⟨

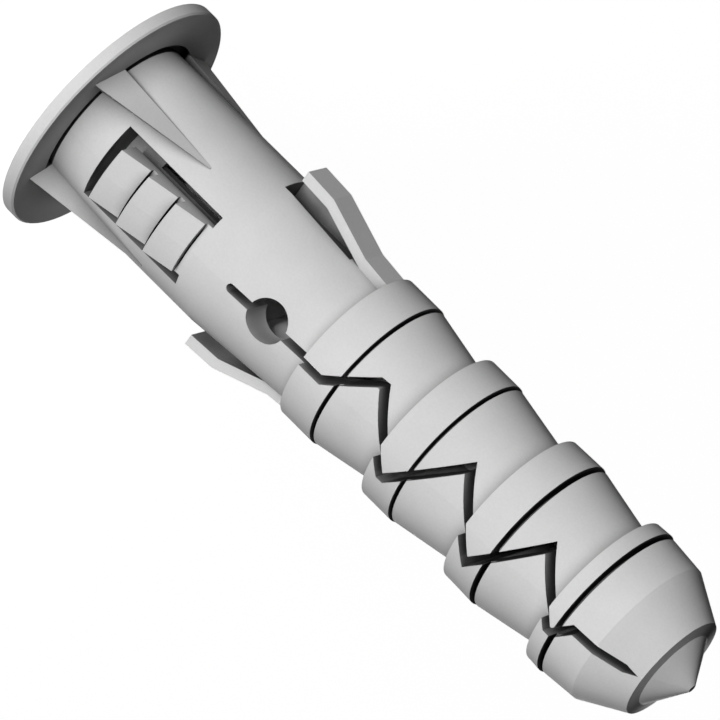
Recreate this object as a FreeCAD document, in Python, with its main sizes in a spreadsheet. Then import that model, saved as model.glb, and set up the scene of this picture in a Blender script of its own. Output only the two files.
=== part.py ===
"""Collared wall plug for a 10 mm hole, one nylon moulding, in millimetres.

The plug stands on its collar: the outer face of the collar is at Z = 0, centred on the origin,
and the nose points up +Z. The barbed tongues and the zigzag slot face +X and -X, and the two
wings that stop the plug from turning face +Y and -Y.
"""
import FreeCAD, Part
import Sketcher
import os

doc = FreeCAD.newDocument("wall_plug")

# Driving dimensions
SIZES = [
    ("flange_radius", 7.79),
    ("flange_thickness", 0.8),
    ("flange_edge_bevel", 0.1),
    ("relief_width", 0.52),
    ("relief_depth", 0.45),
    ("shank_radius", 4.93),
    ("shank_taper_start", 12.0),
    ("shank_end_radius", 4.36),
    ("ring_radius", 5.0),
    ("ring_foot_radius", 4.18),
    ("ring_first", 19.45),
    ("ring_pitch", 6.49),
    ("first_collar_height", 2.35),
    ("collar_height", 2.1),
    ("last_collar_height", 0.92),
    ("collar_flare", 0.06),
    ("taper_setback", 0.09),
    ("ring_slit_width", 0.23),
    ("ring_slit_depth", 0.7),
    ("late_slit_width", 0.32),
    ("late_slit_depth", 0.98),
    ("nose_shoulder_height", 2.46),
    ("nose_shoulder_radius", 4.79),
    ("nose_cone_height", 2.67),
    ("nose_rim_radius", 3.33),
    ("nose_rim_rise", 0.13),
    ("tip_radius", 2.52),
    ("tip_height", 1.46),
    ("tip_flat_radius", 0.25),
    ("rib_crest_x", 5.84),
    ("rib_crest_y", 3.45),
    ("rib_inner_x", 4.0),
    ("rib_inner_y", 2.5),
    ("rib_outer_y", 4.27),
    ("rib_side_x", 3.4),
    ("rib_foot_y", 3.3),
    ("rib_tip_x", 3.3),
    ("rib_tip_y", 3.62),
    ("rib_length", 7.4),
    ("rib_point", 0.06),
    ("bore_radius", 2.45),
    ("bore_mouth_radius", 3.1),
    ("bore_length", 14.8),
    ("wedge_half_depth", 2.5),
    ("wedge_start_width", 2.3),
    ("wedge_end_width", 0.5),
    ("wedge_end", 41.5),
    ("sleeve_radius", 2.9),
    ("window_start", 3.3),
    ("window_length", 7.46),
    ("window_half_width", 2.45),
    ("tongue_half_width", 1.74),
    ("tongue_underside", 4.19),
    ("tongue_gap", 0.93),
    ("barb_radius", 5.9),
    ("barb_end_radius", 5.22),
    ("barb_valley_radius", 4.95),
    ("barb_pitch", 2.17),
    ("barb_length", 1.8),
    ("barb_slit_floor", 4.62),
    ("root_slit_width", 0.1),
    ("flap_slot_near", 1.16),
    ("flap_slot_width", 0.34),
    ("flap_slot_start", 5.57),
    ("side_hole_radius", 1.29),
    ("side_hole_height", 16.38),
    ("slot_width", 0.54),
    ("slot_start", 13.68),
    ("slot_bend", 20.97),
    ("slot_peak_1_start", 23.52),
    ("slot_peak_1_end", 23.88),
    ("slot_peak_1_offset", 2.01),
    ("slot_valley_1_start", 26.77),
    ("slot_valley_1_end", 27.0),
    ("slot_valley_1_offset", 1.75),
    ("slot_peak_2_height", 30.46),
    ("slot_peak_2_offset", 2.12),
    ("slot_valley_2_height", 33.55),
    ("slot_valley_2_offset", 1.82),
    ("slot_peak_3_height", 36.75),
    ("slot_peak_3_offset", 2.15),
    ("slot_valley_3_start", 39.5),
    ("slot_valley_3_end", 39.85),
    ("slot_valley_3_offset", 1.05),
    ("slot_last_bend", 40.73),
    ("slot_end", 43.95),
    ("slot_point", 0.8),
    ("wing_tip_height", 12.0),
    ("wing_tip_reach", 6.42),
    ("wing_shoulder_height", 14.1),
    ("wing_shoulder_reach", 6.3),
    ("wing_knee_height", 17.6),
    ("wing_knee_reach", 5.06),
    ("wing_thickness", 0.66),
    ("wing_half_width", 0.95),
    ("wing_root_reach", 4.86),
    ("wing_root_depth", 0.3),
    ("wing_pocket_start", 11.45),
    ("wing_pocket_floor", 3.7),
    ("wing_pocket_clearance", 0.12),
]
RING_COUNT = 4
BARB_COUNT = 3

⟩
⟨

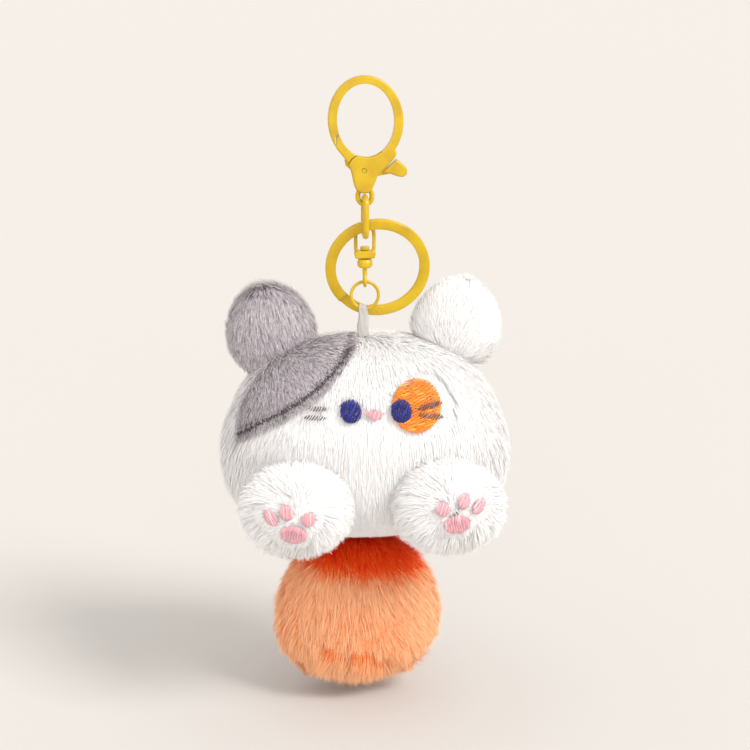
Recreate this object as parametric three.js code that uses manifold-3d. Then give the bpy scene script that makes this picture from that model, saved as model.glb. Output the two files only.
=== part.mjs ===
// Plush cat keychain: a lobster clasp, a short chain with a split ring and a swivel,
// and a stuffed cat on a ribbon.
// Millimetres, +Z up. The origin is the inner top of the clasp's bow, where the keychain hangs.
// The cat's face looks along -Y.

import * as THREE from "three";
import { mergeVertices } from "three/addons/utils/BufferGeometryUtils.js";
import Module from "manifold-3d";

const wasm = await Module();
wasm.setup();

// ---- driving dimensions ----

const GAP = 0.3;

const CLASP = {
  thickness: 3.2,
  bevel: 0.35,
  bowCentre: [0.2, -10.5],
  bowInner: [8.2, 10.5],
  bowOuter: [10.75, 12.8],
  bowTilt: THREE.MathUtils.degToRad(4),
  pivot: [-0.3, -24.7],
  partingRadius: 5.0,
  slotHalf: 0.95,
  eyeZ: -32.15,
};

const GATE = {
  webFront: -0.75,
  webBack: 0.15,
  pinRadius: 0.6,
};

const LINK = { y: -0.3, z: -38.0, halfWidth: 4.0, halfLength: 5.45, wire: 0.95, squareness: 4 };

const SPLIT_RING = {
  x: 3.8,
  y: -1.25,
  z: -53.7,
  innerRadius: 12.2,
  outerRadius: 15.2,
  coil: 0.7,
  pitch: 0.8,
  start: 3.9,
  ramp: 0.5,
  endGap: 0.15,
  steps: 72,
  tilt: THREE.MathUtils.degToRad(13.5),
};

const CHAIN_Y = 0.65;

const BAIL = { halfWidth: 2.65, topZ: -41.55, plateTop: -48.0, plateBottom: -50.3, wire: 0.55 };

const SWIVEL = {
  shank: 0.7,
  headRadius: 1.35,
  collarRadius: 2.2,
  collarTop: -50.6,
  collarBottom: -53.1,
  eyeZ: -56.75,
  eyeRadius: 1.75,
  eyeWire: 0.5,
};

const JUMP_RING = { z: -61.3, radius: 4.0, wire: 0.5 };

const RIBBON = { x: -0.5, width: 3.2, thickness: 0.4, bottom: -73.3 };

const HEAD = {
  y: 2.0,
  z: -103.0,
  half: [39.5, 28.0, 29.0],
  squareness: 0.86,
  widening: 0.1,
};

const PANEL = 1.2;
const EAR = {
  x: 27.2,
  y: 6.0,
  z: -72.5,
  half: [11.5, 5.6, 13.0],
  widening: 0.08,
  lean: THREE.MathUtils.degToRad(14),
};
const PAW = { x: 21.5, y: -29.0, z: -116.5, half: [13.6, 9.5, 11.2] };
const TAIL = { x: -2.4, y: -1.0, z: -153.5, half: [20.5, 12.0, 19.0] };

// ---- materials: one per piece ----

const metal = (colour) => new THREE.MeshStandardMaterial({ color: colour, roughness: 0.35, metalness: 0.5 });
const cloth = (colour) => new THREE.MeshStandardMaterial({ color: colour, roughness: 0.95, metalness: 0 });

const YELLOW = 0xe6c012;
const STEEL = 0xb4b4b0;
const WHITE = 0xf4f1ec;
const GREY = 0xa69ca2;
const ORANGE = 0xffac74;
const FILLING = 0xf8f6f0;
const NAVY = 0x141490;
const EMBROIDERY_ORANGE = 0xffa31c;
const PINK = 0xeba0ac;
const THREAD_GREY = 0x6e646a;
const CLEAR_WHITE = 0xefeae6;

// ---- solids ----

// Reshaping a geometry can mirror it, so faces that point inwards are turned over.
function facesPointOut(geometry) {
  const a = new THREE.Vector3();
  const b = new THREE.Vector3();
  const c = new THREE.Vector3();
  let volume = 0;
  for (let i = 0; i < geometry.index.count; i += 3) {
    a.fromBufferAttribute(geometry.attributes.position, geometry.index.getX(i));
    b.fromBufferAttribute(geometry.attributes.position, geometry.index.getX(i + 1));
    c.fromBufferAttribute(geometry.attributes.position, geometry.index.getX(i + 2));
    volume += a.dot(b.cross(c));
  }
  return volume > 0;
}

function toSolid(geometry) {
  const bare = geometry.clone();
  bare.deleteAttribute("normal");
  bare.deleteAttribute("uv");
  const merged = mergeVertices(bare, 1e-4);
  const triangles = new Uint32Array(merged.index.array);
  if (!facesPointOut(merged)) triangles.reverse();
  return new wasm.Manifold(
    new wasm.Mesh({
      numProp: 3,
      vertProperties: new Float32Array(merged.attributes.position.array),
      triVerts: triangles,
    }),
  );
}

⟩

» Exercise:
Starting at the line that holds "Recreate this object as parametric", copy each line exactly and stop after the line that holds "const GAP = 0.3;".

» Result of the task:
Recreate this object as parametric three.js code that uses manifold-3d. Then give the bpy scene script that makes this picture from that model, saved as model.glb. Output the two files only.
=== part.mjs ===
// Plush cat keychain: a lobster clasp, a short chain with a split ring and a swivel,
// and a stuffed cat on a ribbon.
// Millimetres, +Z up. The origin is the inner top of the clasp's bow, where the keychain hangs.
// The cat's face looks along -Y.

import * as THREE from "three";
import { mergeVertices } from "three/addons/utils/BufferGeometryUtils.js";
import Module from "manifold-3d";

const wasm = await Module();
wasm.setup();

// ---- driving dimensions ----

const GAP = 0.3;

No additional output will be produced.